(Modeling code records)
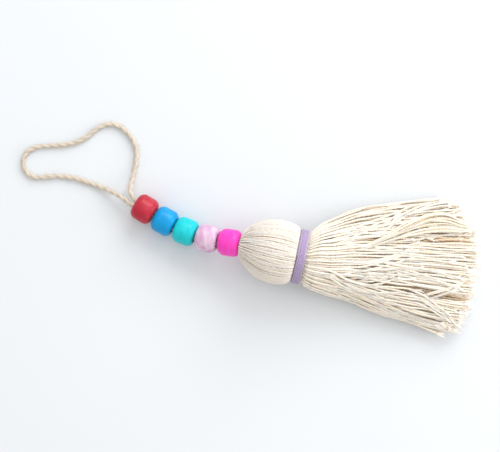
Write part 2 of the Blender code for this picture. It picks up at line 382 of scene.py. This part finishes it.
def head_axis():
    return axis_place(head_place(0, 0, 0), head_place(1, 0, 0) - head_place(0, 0, 0))


def smooth_line(points, step):
    """Points about a step apart on the smooth curve through these points (Catmull-Rom)."""
    ends = [2 * points[0] - points[1], *points, 2 * points[-1] - points[-2]]
    line = []
    for a, b, c, d in zip(ends, ends[1:], ends[2:], ends[3:]):
        steps = max(1, round((c - b).length / step))
        for t in np.arange(steps) / steps:
            line.append(0.5 * (2 * b + (c - a) * t + (2 * a - 5 * b + 4 * c - d) * t**2
                               + (3 * b - a - 3 * c + d) * t**3))
    return [*line, points[-1]]


def place_along(line, distance):
    """The point that far along a line, and the line's direction there."""
    for start, end in zip(line, line[1:]):
        run = (end - start).length
        if distance <= run:
            return start.lerp(end, distance / run), (end - start).normalized()
        distance -= run
    return line[-1], (line[-1] - line[-2]).normalized()


def smooth_values(rng, count, knots, size):
    """A smooth uneven run of numbers about zero, from a few random ones."""
    return np.interp(np.linspace(0, knots - 1, count), np.arange(knots), rng.normal(0, size, knots))


# The jute cord

CORD_DIAMETER = 1.6 * MM
STRAND_APART = 1.88 * MM
CORD_STEP = 3.9 * MM
BEAD_LINE = (
    # x, y, height from the neck's middle, from the head's tip to past the last bead
    (-17.9, 3.8, 0.0),
    (-19.6, 4.1, -0.2),
    (-23.4, 4.6, -1.1),
    (-30.8, 6.0, -2.8),
    (-37.9, 8.4, -4.2),
    (-44.6, 11.7, -5.05),
    (-51.0, 15.6, -5.25),
    (-54.2, 17.5, -5.25),
)
LOOP = (
    # x, y, height from the neck's middle
    (-54.74, 19.32, -5.4),
    (-55.32, 20.5, -5.75),
    (-55.55, 21.85, -6.3),
    (-55.3, 24.5, -7.55),
    (-54.6, 27.8, -8.7),
    (-53.9, 31.2, -9.0),
    (-53.8, 35.0, -9.0),
    (-55.3, 38.9, -9.0),
    (-58.4, 42.2, -9.0),
    (-62.3, 43.7, -9.0),
    (-66.5, 42.4, -9.0),
    (-70.6, 39.2, -9.0),
    (-75.4, 37.2, -9.0),
    (-81.0, 36.6, -9.0),
    (-86.7, 36.1, -9.0),
    (-90.3, 34.2, -9.0),
    (-91.4, 30.6, -9.0),
    (-89.7, 27.2, -9.0),
    (-86.2, 26.0, -9.0),
    (-80.6, 26.5, -9.0),
    (-74.2, 25.7, -9.0),
    (-68.2, 23.8, -8.95),
    (-63.2, 21.8, -8.2),
    (-58.7, 19.5, -6.5),
)
CORD_TWIST = 5.6 * MM
CORD_FINE_STEP = 0.33 * MM
# How uneven the twine is, and the deepest groove between its plies, as shares of its radius
CORD_UNEVEN = 0.035
CORD_GROOVE = 0.28
CORD_FIBRES = 800
# The stray fibres' lean along the twine, their length in millimetres and their curl, and how far from
# its middle they root, as a share of its diameter
FIBRE_LEAN = (0.8, 2.6)
FIBRE_LENGTH = (0.4, 1.2)
FIBRE_CURL = 0.3
FIBRE_ROOT = 0.36
# Points at each end of the twine that carry none
BARE_POINTS = 12
CORD_FIBRE_RADII = [radius * MM for radius in (0.035, 0.03, 0.022, 0.01)]
# The lowest that a loose fibre may lie over the table
FIBRE_LOWEST = 0.03 * MM
JUTE_LIGHT, JUTE_DARK = (0.66, 0.595, 0.505), (0.44, 0.365, 0.28)


def cord_route():
    """Both strands side by side in the beads, and the loop between them."""
    line = smooth_line([from_neck(row) for row in BEAD_LINE], CORD_STEP)
    strands = ([], [])
    for before, point, after in zip([line[0], *line], line, [*line[1:], line[-1]]):
        side = (after - before).cross(UP).normalized() * STRAND_APART / 2
        strands[0].append(point + side)
        strands[1].append(point - side)
    return [*strands[0], *(from_neck(row) for row in LOOP), *reversed(strands[1])]


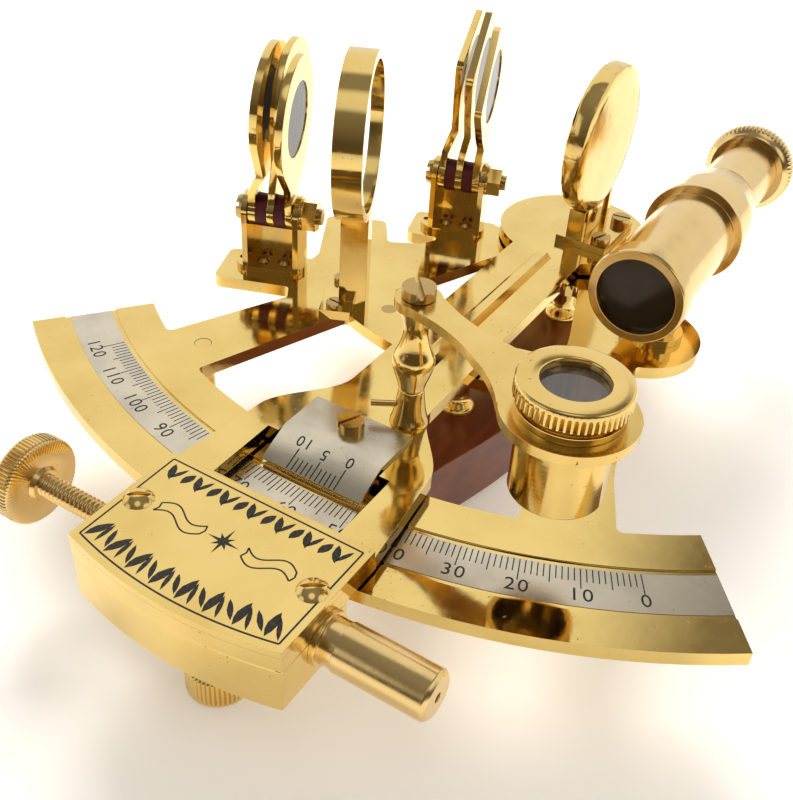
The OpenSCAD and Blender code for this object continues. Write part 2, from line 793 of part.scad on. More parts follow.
module cover_screws() {
    color(brass) for (s = [-1, 1]) translate([s * 19.3, -149.5, arm_top + cover_t]) difference() {
        union() {
            intersection() {
                translate([0, 0, -2.4]) sphere(r = 3.8);
                cylinder(r = 4, h = 3);
            }
            translate([0, 0, -cover_t - arm_t]) cylinder(r = 1.28, h = cover_t + arm_t);
        }
        rotate(35) translate([-5, -0.45, 0.6]) cube([10, 0.9, 3]);
    }
}

module spring_barrel() {
    color(brass) difference() {
        translate([box_half, screw_y, screw_z]) along_x() union() {
            cylinder(r = barrel_r + 0.5, h = 1.2);
            translate([0, 0, 1.2]) cylinder(r = barrel_r - 0.3, h = 3);
            translate([0, 0, 4]) cylinder(r = barrel_r, h = barrel_end - box_half - 4.8);
            translate([0, 0, barrel_end - box_half - 0.8]) cylinder(r1 = barrel_r, r2 = barrel_r - 0.8, h = 0.8);
        }
        translate([box_half - 1, screw_y, screw_z]) along_x() cylinder(r = plunger_r + fit, h = 22);
        translate([box_half, screw_y, screw_z]) along_x() cylinder(r = 0.9, h = 30);
    }
}

// Helix swept as one closed skin: turns rings of points around the wire
function helix_point(i, n, turns, r, len) = [len * i / n, r * cos(360 * turns * i / n), r * sin(360 * turns * i / n)];

module barrel_spring() {
    turns = 9;
    per_turn = 12;
    sides = 6;
    wire_r = 0.35;
    coil_r = 2.2;
    len = 19;
    n = turns * per_turn;
    pts = [for (i = [0:n]) for (j = [0:sides - 1]) let (
        c = helix_point(i, n, turns, coil_r, len),
        a = 360 * turns * i / n,
        b = 360 * j / sides)
        c + wire_r * [sin(b), cos(b) * cos(a), cos(b) * sin(a)]];
    skin_faces = [for (i = [0:n - 1]) for (j = [0:sides - 1]) let (k = (j + 1) % sides)
        [i * sides + j, i * sides + k, (i + 1) * sides + k, (i + 1) * sides + j]];
    ends = [[for (j = [sides - 1:-1:0]) j], [for (j = [0:sides - 1]) n * sides + j]];
    color(silver) translate([23.4, screw_y, screw_z]) polyhedron(pts, concat(skin_faces, ends), convexity = 10);
}

module clamp_block() {
    color(dark_brass) difference() {
        slab(-block_half, block_half, cavity_front + gap + 0.2, cavity_back - gap - 0.2, 22.8, screw_z + 2.7);
        // Slot for the leaf
        slab(-block_half - 1, block_half + 1, -156, -140, 24.4, 26.9);
        translate([0, clamp_y, 0]) bore(clamp_r + fit, 21, 24.5);
    }
}

module spring_plunger() {
    color(silver) translate([block_half + gap, screw_y, screw_z]) along_x() union() {
        cylinder(r = plunger_r, h = 14);
        cylinder(r = 1.7, h = 24);
    }
}

module tangent_screw() {
    tip = -block_half - gap;
    color(brass) translate([0, screw_y, screw_z]) union() {
        translate([knob_x, 0, 0]) along_x() cylinder(r = thread_r, h = tip - knob_x);
        translate([knob_x - 0.2, 0, 0]) along_x() cylinder(r = 3.1, h = 1.2);
        translate([knob_x - knob_t, 0, 0]) along_x() linear_extrude(knob_t) knurl_outline(knob_r, 0.3, 72);
    }
}

module clamp_screw() {
    color(brass) translate([0, clamp_y, 0]) union() {
        translate([0, 0, 0.6]) linear_extrude(7.4) knurl_outline(6.5, 0.3, 44);
        bore(4, 8, 20.4);
        bore(clamp_r, 20.4, 24.5);
    }
}

module clamp_shoe() {
    color(silver) union() {
        slab(-block_half + 0.5, block_half - 0.5, -155.7, -137.5, 24.6, 26.6);
        slab(-block_half + 0.5, block_half - 0.5, -142, -137.5, 26.5, 27);
    }
}

// ---------------------------------------------------------------- magnifier

module magnifier_post() {
    sleeve = arm_top + 8.6;
    color(brass) translate([post_at[0], post_at[1], 0]) difference() {
        union() {
            translate([0, 0, arm_top]) cylinder(r1 = 4, r2 = 2.6, h = 8.6);
            rotate_extrude() polygon([
                [0, sleeve - 0.5], [2.4, sleeve - 0.5], [2.6, sleeve + 0.6], [3.4, sleeve + 3.4],
                [4.2, sleeve + 5.6], [4.2, sleeve + 7.2], [3.2, sleeve + 9.6], [2.5, sleeve + 12.6],
                [2.4, sleeve + 14.4], [2.8, sleeve + 16.6], [3.6, post_top - gap], [0, post_top - gap]]);
            bore(1.48, arm_bot, arm_top + 1);
            bore(1.95, post_top - 2, post_top + mag_arm_t + gap);
        }
        bore(0.92, post_top, post_top + mag_arm_t + 1);
        post_pin(post_pin_start - gap, post_pin_len, post_pin_r + fit);
    }
}

// Cross pin in the foot of the post, running outwards from its axis
module post_pin(start, length, r) {
    translate([0, 0, arm_top + post_pin_h]) rotate([0, 0, post_pin_azimuth])
        translate([start, 0, 0]) along_x() cylinder(r = r, h = length);
}

module magnifier_post_pin() {
    color(brass) translate([post_at[0], post_at[1], 0]) post_pin(post_pin_start, post_pin_len, post_pin_r);
}

module magnifier_pivot_screw() {
    color(dark_brass) translate([post_at[0], post_at[1], post_top + mag_arm_t + gap])
        slotted_screw(3.3, 2.2, 0.9, 1.9, -50);
}

module magnifier_outline() {
    reach = magnifier_reach;
    n = 16;
    // The arm narrows after the eye and flares into the ring
    half = [for (i = [0:n]) let (t = i / n)
        [2 + (reach - 10) * t, 4 - 1.2 * sin(180 * min(1, 1.6 * t)) + 5 * pow(max(0, t - 0.55) / 0.45, 2)]];
    union() {
        circle(r = 4.6);
        polygon(concat([for (p = half) [p[0], -p[1]]], [for (i = [n:-1:0]) half[i]]));
        translate([reach, 0]) circle(r = mag_ring_r, $fn = 96);
    }
}

module magnifier_arm() {
    color(brass) translate([post_at[0], post_at[1], post_top]) rotate(magnifier_angle) difference() {
        linear_extrude(mag_arm_t) magnifier_outline();
        bore(1.95 + fit, -1, mag_arm_t + 1);
        translate([magnifier_reach, 0, 0]) bore(mag_tube_r, -1, mag_arm_t + 1);
    }
}

module lens_axis() {
    translate([mag_at[0], mag_at[1], 0]) children();
}

module magnifier_tube() {
    top = mag_cap_top - 4.2;
    color(brass) lens_axis() difference() {
        union() {
            bore(mag_tube_r - 0.01, mag_tube_bot, top);
            bore(mag_tube_r + 1, post_top + mag_arm_t, post_top + mag_arm_t + 1.4);
        }
        bore(mag_tube_r - 1.2, mag_tube_bot - 1, top + 1);
    }
}

module magnifier_cap() {
    inner = mag_tube_r - 1.2 - fit;
    color(brass) lens_axis() difference() {
        union() {
            translate([0, 0, mag_cap_top - 4]) linear_extrude(3.4) knurl_outline(mag_cap_r, 0.3, 56);
            translate([0, 0, mag_cap_top - 0.6]) cylinder(r1 = mag_cap_r - 0.1, r2 = mag_cap_r - 0.8, h = 0.6);
            bore(inner, mag_cap_top - 10, mag_cap_top - 3.9);
        }
        bore(5.8, mag_cap_top - 11, mag_cap_top + 1);
        bore(6.3, mag_cap_top - 11, mag_cap_top - 1.6);
    }
}

module magnifier_lens() {
    color(smoked) lens_axis() bore(6.28, mag_cap_top - 4.6, mag_cap_top - 1.7);
}

// ---------------------------------------------------------------- drawing

frame();
scale_inlay();
pivot_bush();
feet();
handle();
handle_pillars();
handle_screws();
horizon_mirror_frame();
horizon_glass();
frame_screws();
rivets();
shade_brackets();
shade_bolts();
shade_nuts();
shade_washers();
telescope_post();
telescope_tube();
objective_ring();
objective_lens();
draw_tube();
eyepiece_ring();
eye_lens();
index_arm();
pivot_spindle();
index_mirror_case();
index_mirror_glass();
index_mirror_bracket();
mirror_screws();
vernier_plate();
vernier_screw();
tangent_box();
cover_plate();
cover_screws();
spring_barrel();
barrel_spring();
clamp_block();
spring_plunger();
tangent_screw();
clamp_screw();
clamp_shoe();
magnifier_post();
magnifier_post_pin();
magnifier_pivot_screw();
magnifier_arm();
magnifier_tube();
magnifier_cap();
magnifier_lens();
horizon_shade_1();
horizon_shade_2();
horizon_shade_3();
horizon_shade_1_glass();
horizon_shade_2_glass();
horizon_shade_3_glass();
index_shade_1();
index_shade_2();
index_shade_3();
index_shade_1_glass();
index_shade_2_glass();
index_shade_3_glass();
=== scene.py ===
import json
import math
import random

import bmesh
import bpy
from mathutils import Matrix, Vector, noise

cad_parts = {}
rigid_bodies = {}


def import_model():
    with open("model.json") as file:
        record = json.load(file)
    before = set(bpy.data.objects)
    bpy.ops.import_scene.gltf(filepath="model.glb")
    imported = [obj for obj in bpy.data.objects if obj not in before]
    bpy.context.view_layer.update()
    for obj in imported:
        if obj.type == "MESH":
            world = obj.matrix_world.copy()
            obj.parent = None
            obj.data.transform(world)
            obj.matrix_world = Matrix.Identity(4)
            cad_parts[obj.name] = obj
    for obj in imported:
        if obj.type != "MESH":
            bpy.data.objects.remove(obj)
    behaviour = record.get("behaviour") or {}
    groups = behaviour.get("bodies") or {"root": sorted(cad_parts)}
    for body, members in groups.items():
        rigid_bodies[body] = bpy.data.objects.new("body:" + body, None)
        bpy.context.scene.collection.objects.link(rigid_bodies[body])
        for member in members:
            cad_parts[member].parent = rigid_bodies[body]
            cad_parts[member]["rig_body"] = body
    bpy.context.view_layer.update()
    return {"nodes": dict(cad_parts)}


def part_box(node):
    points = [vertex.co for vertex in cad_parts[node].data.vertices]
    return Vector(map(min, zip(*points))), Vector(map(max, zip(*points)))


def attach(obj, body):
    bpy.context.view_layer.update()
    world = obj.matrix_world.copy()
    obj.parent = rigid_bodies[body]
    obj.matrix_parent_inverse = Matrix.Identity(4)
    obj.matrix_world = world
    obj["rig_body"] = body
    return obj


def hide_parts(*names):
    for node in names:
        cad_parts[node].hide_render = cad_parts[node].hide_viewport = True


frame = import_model()
mm = 0.001
turn = 2 * math.pi
random.seed(7)
print("frame is in:", len(frame["nodes"]), "nodes")


class Wire:
    # a socket that plain maths can be written on; each sum adds its Math node
    def __init__(self, board, socket):
        self.board = board
        self.socket = socket

    def maths(self, operation, *values):
        return self.board.node("ShaderNodeMath", {"operation": operation}, dict(enumerate(values)))

    def __add__(self, other): return self.maths("ADD", self, other)
    def __radd__(self, other): return self.maths("ADD", other, self)
    def __sub__(self, other): return self.maths("SUBTRACT", self, other)
    def __rsub__(self, other): return self.maths("SUBTRACT", other, self)
    def __mul__(self, other): return self.maths("MULTIPLY", self, other)
    def __rmul__(self, other): return self.maths("MULTIPLY", other, self)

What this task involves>
Extract exactly and only these lines: the line containing "magnifier_pivot_screw();", the line containing "bpy.data.objects.remove(obj)", and every line between them.

Solution to this problem>
magnifier_pivot_screw();
magnifier_arm();
magnifier_tube();
magnifier_cap();
magnifier_lens();
horizon_shade_1();
horizon_shade_2();
horizon_shade_3();
horizon_shade_1_glass();
horizon_shade_2_glass();
horizon_shade_3_glass();
index_shade_1();
index_shade_2();
index_shade_3();
index_shade_1_glass();
index_shade_2_glass();
index_shade_3_glass();
=== scene.py ===
import json
import math
import random

import bmesh
import bpy
from mathutils import Matrix, Vector, noise

cad_parts = {}
rigid_bodies = {}


def import_model():
    with open("model.json") as file:
        record = json.load(file)
    before = set(bpy.data.objects)
    bpy.ops.import_scene.gltf(filepath="model.glb")
    imported = [obj for obj in bpy.data.objects if obj not in before]
    bpy.context.view_layer.update()
    for obj in imported:
        if obj.type == "MESH":
            world = obj.matrix_world.copy()
            obj.parent = None
            obj.data.transform(world)
            obj.matrix_world = Matrix.Identity(4)
            cad_parts[obj.name] = obj
    for obj in imported:
        if obj.type != "MESH":
            bpy.data.objects.remove(obj)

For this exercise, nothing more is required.